= Exercise task =
Copy verbatim the block of lines in the entries below whose first line contains "head_shell();" and whose last line contains "points = [vertex.co for vertex in cad_parts[node].data.vertices]". Leave out all other lines.

= Information provided =
>> START

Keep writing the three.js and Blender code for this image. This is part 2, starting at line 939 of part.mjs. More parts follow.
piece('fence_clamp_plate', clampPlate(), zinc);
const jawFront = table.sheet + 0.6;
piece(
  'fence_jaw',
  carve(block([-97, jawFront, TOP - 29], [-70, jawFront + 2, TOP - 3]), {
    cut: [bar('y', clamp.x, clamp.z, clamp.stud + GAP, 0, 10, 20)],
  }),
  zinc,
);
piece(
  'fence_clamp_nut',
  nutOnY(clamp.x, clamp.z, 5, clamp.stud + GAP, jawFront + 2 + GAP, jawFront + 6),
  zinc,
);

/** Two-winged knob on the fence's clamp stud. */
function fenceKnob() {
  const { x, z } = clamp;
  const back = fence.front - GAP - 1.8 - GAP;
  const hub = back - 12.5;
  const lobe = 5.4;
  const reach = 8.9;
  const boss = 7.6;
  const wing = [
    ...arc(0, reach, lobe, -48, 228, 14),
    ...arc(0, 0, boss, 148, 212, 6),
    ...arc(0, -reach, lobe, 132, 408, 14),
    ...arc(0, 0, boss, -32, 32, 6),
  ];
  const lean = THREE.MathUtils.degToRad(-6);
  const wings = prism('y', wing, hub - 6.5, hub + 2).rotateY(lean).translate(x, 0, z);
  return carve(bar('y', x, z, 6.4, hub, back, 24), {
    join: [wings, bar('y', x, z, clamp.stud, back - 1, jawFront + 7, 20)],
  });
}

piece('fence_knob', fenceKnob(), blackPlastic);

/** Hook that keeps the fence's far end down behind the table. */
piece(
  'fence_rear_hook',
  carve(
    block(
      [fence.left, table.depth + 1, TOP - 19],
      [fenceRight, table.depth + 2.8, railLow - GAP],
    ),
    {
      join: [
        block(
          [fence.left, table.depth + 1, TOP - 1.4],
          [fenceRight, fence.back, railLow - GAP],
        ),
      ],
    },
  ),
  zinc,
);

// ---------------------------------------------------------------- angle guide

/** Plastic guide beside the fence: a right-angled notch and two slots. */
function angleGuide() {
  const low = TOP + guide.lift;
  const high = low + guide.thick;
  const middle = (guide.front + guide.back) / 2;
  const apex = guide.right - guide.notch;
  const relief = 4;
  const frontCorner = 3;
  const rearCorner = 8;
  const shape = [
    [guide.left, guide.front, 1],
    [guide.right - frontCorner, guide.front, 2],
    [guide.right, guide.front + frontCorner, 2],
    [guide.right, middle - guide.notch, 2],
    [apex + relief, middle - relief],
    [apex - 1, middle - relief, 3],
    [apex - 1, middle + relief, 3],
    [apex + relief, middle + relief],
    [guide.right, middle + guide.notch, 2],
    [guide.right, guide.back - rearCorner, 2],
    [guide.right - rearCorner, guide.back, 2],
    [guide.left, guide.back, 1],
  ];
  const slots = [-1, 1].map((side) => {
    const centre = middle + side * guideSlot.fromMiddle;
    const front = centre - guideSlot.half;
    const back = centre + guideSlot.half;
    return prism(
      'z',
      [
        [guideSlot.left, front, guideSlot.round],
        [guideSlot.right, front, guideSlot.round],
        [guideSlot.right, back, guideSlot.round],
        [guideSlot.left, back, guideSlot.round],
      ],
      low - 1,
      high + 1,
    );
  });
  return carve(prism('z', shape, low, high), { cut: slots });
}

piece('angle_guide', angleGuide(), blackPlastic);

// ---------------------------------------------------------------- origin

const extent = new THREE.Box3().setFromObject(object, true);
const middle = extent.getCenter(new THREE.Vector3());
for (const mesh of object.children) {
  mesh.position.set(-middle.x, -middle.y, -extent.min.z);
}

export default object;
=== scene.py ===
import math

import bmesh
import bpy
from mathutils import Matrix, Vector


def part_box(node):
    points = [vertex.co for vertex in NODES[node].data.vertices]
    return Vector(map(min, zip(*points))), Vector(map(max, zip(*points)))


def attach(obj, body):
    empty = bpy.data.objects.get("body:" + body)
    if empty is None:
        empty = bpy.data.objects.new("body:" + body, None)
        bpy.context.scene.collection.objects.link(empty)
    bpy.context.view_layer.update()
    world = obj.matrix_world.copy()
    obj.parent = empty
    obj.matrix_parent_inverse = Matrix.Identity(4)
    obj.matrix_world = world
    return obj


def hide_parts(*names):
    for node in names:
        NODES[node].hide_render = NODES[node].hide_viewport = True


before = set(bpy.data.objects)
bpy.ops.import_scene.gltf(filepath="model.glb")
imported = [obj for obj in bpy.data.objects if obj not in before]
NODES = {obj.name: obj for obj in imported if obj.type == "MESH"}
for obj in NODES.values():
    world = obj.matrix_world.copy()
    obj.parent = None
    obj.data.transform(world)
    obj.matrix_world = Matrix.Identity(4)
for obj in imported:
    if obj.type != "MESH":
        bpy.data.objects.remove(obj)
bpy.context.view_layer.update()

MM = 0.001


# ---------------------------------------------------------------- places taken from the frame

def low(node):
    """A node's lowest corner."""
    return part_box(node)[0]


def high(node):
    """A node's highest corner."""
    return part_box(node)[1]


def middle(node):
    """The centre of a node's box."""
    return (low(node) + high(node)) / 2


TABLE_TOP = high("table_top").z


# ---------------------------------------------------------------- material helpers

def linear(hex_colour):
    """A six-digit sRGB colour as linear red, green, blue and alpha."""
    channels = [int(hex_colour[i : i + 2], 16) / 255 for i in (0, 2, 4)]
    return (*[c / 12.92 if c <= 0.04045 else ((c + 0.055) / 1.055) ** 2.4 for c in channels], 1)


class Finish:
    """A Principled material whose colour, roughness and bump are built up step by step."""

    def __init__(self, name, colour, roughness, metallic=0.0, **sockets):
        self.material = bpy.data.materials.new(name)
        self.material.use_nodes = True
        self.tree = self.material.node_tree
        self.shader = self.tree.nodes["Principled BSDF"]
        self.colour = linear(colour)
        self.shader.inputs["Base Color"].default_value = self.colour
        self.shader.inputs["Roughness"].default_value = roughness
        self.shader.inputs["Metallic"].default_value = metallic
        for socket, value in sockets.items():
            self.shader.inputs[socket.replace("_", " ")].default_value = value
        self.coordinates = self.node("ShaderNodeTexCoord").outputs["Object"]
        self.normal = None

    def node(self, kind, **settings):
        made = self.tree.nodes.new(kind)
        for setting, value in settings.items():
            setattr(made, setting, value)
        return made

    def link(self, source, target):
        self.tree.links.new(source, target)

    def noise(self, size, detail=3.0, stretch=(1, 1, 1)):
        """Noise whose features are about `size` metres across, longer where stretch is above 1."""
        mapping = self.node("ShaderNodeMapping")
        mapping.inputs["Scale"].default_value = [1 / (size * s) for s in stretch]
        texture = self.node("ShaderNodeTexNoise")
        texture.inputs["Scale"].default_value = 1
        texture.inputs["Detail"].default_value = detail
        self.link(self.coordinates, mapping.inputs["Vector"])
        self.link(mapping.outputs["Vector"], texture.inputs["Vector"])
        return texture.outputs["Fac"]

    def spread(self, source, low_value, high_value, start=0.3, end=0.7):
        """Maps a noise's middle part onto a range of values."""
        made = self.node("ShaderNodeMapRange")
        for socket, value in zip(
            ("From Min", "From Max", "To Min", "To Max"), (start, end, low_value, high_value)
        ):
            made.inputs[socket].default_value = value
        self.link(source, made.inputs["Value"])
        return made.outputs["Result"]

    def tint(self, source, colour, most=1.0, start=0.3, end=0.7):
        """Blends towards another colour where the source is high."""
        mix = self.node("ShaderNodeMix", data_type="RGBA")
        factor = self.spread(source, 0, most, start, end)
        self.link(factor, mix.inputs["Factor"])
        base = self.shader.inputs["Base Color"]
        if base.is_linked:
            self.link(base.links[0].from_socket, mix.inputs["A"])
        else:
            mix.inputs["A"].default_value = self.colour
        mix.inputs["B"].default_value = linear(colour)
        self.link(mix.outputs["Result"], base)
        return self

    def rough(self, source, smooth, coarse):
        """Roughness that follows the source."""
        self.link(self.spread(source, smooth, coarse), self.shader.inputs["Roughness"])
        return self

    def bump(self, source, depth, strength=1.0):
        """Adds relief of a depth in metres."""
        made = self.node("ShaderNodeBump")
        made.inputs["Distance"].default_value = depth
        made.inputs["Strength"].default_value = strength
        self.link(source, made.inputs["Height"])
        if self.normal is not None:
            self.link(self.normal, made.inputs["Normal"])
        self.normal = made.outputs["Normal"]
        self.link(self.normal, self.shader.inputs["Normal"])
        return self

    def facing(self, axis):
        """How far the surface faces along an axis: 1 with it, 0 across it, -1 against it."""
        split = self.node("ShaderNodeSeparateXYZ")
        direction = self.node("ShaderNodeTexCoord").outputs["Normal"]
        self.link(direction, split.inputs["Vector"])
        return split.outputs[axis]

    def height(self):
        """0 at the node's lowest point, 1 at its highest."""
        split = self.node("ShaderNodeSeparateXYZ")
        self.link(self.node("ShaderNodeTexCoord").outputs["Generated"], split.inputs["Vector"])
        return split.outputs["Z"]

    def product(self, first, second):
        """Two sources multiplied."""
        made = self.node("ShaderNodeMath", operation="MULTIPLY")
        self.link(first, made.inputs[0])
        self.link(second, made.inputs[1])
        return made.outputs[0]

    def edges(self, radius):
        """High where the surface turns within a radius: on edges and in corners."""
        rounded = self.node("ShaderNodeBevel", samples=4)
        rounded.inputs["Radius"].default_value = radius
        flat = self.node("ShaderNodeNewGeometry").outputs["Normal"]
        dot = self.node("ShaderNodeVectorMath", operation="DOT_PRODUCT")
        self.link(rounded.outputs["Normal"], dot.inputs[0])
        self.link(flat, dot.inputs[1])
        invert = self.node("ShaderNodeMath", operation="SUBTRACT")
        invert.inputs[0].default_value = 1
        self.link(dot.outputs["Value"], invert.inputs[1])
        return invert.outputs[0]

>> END
>> START

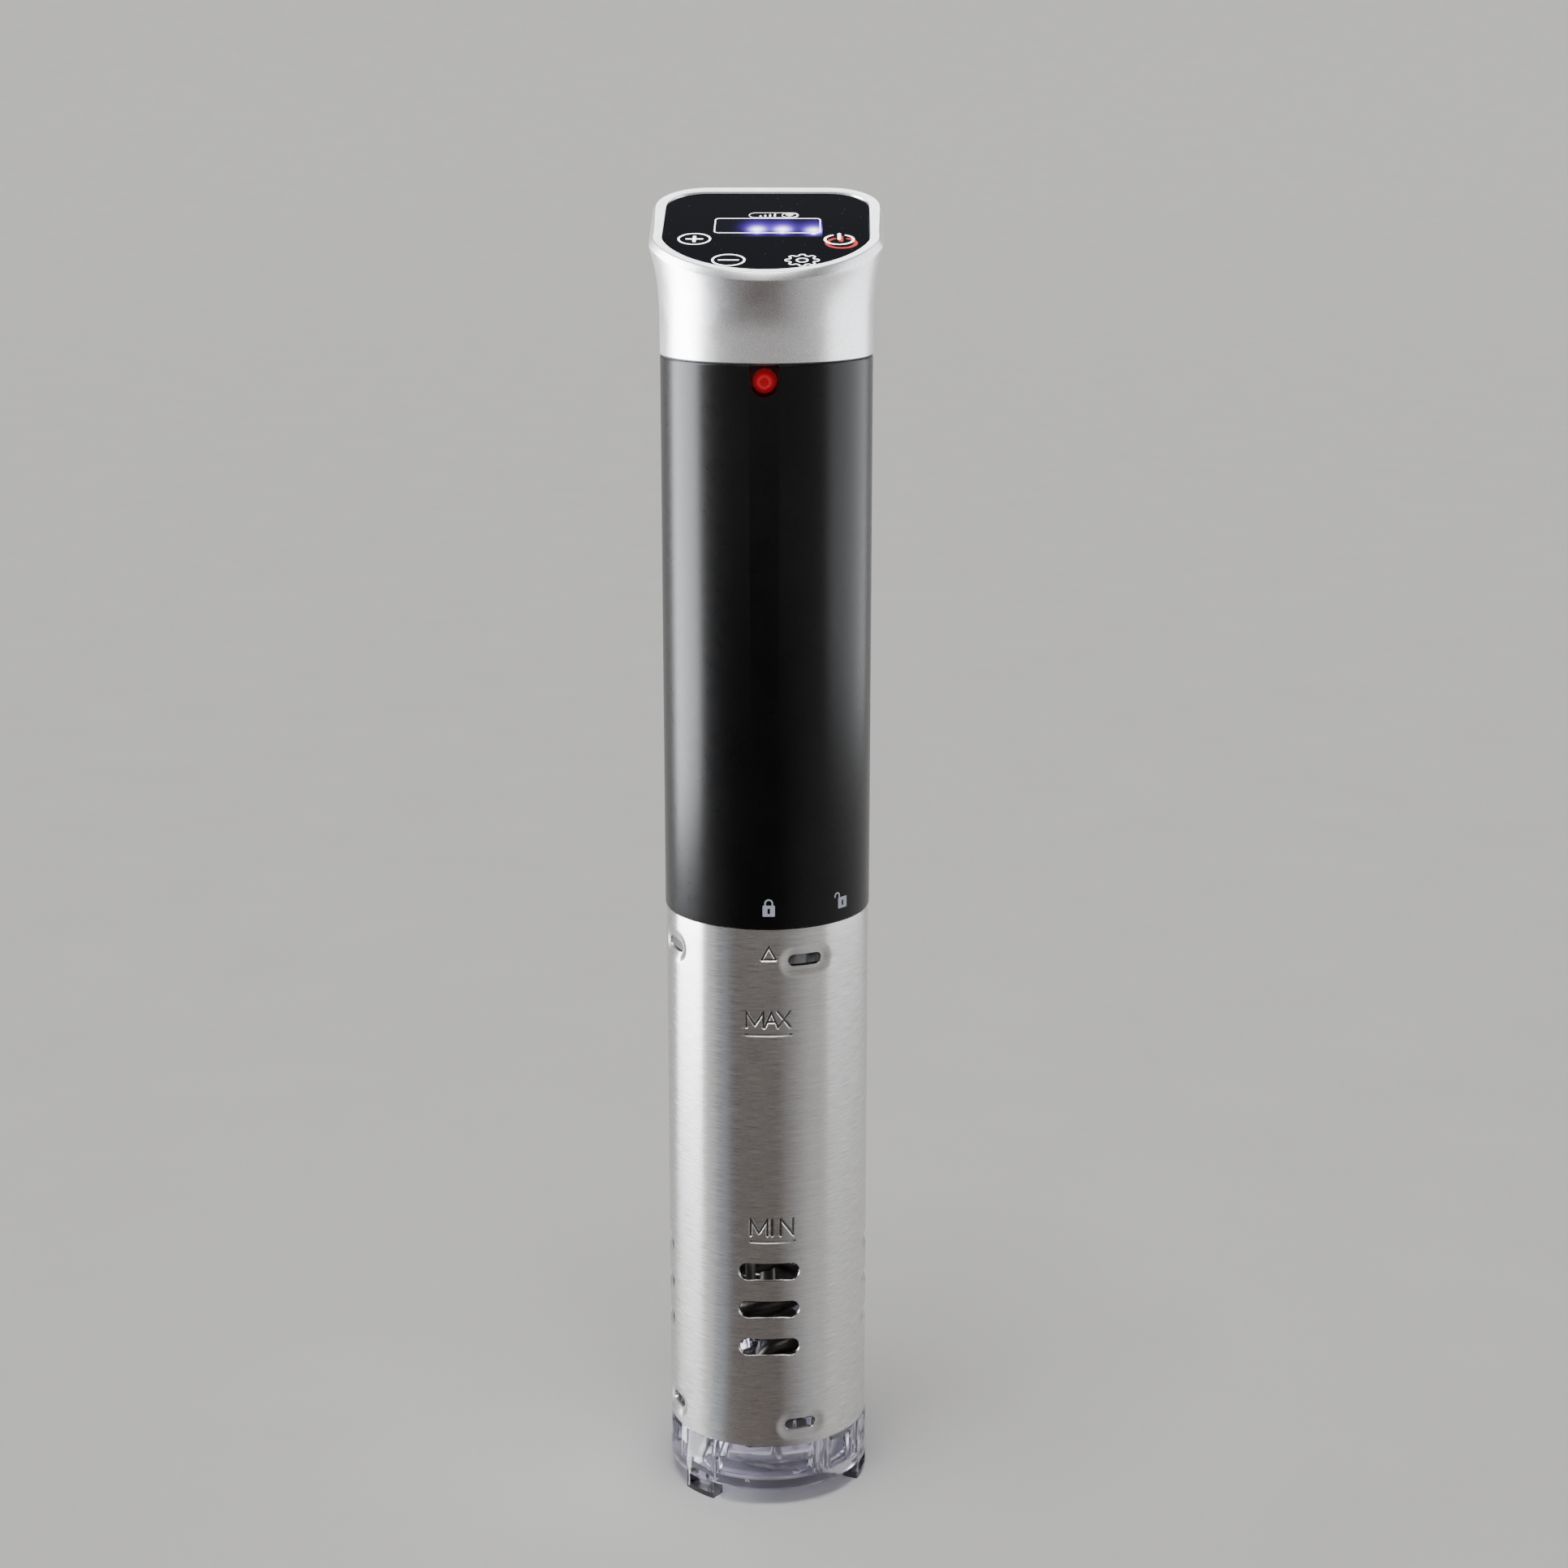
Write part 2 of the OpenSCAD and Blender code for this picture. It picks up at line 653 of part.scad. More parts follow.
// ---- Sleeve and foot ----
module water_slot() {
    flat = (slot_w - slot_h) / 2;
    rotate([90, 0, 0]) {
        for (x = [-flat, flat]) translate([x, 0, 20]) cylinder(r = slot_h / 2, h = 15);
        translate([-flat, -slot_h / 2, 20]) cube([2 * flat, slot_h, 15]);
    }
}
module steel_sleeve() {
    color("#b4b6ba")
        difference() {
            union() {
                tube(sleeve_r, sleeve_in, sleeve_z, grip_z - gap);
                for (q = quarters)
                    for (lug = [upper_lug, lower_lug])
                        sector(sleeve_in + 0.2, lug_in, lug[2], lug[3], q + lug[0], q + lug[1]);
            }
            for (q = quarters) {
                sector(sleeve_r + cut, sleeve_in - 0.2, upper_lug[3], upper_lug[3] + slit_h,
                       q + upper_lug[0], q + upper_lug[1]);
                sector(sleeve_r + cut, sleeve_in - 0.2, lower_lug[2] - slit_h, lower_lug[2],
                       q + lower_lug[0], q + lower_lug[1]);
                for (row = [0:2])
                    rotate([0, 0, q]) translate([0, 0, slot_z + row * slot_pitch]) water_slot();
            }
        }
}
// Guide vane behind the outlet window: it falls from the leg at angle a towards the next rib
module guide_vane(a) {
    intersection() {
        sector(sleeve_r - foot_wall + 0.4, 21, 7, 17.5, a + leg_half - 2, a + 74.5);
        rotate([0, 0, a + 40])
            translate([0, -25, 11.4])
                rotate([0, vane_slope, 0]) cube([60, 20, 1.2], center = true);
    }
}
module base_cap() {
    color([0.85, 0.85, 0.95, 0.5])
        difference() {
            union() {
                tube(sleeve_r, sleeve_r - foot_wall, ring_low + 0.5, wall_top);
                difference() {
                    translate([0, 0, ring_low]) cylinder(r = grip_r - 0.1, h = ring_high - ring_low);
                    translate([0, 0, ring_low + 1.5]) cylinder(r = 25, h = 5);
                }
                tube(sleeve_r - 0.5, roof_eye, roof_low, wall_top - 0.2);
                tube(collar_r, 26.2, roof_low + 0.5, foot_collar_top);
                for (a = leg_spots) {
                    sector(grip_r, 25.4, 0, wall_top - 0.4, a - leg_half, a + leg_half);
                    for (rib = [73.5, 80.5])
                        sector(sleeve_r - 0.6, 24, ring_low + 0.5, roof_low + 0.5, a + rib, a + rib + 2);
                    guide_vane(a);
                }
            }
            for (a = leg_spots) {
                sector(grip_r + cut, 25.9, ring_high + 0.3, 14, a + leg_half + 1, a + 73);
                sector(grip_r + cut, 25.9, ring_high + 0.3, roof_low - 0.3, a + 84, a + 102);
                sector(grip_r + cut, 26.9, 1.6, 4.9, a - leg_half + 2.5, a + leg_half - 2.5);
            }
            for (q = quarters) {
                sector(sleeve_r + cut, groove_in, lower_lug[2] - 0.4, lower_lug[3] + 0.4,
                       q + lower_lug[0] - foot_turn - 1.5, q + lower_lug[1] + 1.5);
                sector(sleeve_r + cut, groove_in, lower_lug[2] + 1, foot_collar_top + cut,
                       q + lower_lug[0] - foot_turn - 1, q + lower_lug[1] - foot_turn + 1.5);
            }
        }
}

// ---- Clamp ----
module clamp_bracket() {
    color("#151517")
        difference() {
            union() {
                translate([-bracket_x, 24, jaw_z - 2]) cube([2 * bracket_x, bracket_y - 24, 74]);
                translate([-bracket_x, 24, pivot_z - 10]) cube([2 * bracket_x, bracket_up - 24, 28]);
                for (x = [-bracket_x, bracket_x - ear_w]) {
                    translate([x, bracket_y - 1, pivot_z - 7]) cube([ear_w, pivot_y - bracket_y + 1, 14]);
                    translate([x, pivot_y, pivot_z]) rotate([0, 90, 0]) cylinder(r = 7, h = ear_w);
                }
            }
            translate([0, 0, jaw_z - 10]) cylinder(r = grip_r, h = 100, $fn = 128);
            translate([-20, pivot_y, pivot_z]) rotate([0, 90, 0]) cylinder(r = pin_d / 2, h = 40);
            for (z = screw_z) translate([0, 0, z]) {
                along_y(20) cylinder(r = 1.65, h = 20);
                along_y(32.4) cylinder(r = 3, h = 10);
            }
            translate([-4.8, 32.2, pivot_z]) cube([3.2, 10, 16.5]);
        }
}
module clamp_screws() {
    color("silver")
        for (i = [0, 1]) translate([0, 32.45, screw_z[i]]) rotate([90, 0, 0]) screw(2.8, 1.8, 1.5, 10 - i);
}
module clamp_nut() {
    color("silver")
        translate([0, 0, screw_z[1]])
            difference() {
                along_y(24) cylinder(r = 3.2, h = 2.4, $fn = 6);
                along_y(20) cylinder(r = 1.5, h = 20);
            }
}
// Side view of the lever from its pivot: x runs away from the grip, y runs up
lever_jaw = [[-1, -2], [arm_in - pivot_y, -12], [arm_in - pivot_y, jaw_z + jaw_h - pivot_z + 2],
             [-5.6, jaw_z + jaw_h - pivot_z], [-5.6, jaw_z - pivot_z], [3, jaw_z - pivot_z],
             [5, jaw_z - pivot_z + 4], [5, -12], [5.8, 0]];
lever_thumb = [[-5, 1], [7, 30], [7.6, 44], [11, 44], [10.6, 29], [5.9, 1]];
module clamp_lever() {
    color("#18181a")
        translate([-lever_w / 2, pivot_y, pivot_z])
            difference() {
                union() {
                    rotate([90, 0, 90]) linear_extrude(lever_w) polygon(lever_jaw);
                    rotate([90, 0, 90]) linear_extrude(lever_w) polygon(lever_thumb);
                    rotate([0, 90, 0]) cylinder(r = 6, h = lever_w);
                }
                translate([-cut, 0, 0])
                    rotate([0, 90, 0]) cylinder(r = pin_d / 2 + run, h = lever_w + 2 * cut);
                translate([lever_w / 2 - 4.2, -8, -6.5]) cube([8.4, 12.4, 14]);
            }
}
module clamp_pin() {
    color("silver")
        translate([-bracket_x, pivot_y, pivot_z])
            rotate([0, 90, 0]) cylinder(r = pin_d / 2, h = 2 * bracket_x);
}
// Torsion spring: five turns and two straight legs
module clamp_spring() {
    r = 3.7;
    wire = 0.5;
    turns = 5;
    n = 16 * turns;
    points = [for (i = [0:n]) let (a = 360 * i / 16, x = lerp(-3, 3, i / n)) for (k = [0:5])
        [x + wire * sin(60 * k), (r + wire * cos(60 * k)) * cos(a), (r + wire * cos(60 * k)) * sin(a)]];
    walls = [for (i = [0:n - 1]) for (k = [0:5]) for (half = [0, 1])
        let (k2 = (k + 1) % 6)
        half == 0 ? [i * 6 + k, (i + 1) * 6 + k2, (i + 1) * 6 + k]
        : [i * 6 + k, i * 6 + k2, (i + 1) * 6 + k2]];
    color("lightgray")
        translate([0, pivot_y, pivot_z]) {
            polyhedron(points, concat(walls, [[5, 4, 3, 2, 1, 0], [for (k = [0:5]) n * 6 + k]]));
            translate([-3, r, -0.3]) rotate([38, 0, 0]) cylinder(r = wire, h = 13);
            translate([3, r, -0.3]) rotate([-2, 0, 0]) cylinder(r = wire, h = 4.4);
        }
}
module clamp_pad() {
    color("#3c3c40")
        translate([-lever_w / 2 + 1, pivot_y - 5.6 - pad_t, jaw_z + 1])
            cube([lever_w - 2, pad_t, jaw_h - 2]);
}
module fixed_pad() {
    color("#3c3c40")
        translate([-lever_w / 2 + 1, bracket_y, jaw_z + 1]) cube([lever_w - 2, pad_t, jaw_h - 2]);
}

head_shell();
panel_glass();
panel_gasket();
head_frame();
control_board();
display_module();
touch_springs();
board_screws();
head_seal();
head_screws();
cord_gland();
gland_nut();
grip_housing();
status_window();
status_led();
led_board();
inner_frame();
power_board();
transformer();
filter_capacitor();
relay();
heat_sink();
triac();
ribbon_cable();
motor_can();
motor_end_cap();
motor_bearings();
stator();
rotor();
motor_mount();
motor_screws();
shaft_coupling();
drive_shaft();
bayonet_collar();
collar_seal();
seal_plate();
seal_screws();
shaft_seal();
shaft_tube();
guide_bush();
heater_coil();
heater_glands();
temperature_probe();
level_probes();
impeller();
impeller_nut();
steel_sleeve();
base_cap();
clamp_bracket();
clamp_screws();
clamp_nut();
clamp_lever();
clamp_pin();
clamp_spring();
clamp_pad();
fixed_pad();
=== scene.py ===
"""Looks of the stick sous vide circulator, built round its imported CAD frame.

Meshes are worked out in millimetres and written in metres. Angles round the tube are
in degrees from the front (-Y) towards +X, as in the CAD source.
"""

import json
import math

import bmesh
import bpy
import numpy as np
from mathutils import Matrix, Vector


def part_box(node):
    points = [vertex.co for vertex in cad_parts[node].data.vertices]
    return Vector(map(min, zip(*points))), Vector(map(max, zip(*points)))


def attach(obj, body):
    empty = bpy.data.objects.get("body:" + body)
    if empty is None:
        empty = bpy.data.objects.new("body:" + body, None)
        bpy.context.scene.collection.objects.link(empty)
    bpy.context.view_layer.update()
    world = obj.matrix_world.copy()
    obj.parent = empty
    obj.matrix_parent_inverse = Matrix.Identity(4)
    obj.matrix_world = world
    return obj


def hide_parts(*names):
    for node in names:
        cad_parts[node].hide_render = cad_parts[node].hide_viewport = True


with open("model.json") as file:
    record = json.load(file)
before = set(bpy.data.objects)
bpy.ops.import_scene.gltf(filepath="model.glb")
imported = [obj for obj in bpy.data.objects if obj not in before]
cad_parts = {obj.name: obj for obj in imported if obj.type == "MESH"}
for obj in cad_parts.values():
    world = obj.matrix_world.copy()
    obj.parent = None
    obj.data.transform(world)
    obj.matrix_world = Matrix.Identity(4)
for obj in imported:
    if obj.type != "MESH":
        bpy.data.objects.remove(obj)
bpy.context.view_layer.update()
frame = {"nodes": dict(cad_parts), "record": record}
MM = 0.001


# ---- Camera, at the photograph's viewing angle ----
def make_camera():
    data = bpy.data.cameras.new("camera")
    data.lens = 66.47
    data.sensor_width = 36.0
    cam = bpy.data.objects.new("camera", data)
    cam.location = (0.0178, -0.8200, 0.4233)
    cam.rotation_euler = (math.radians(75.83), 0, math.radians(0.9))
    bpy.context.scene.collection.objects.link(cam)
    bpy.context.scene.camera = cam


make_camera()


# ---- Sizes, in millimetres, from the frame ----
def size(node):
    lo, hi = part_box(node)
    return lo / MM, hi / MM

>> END

= Task output =
head_shell();
panel_glass();
panel_gasket();
head_frame();
control_board();
display_module();
touch_springs();
board_screws();
head_seal();
head_screws();
cord_gland();
gland_nut();
grip_housing();
status_window();
status_led();
led_board();
inner_frame();
power_board();
transformer();
filter_capacitor();
relay();
heat_sink();
triac();
ribbon_cable();
motor_can();
motor_end_cap();
motor_bearings();
stator();
rotor();
motor_mount();
motor_screws();
shaft_coupling();
drive_shaft();
bayonet_collar();
collar_seal();
seal_plate();
seal_screws();
shaft_seal();
shaft_tube();
guide_bush();
heater_coil();
heater_glands();
temperature_probe();
level_probes();
impeller();
impeller_nut();
steel_sleeve();
base_cap();
clamp_bracket();
clamp_screws();
clamp_nut();
clamp_lever();
clamp_pin();
clamp_spring();
clamp_pad();
fixed_pad();
=== scene.py ===
"""Looks of the stick sous vide circulator, built round its imported CAD frame.

Meshes are worked out in millimetres and written in metres. Angles round the tube are
in degrees from the front (-Y) towards +X, as in the CAD source.
"""

import json
import math

import bmesh
import bpy
import numpy as np
from mathutils import Matrix, Vector


def part_box(node):
    points = [vertex.co for vertex in cad_parts[node].data.vertices]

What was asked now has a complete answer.